I’m starting to wish they would just post a top-24 list on a bulletin board somewhere, like they do for high school musicals.

Phillip Phillips. You know how I feel about this gentleman. (For those who do not: this gentleman causes me to make turned-on Zooey Deschanel noises.) He does a Dave Matthewsy acoustic version of Usher’s “Nice & Slow,” and I enjoy it to a degree that makes me uncomfortable. He is through. He could stand to wear a collared shirt and a clean pair of pants, but love means accepting people the way they are.

Colton Dixon, who we’re supposed to believe didn’t intend to audition when his sister Schyler did, has made it through, as was his fiendish plan all along. He’s got a lovely voice, and my advice to him is this: find a carbohydrate and eat the shit out of it right now.

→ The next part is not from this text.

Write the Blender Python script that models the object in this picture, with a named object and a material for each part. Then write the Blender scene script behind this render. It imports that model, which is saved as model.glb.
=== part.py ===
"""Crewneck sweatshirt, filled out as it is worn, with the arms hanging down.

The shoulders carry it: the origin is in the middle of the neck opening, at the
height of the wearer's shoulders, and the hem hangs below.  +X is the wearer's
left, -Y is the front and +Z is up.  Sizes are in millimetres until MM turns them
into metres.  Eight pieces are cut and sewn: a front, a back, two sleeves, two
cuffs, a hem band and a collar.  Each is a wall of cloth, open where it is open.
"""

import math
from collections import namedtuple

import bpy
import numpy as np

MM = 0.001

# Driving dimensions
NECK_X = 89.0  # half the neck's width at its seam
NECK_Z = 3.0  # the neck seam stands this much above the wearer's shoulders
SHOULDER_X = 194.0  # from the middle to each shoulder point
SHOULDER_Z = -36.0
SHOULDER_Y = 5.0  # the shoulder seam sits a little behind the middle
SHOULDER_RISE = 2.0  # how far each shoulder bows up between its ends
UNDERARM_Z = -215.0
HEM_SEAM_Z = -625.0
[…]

Brielle von Hugel is the pushy girl with the pushy mom. She shouts all over “Killing Me Softly,” while her mother talks about herself in the holding pen. It is all very unpleasant. Brielle makes it through to the top 24, where she will come in 24th, and it will be her mother’s fault. Great job, Mom.

And tonight’s cliffhanger, because they could not possibly list 24 names in only two hours, is whether prissy soul man Adam Brock will ascend to the next round, which he is absolutely going to. One more hour of this and then we can start voting, which I am anticipating very fun.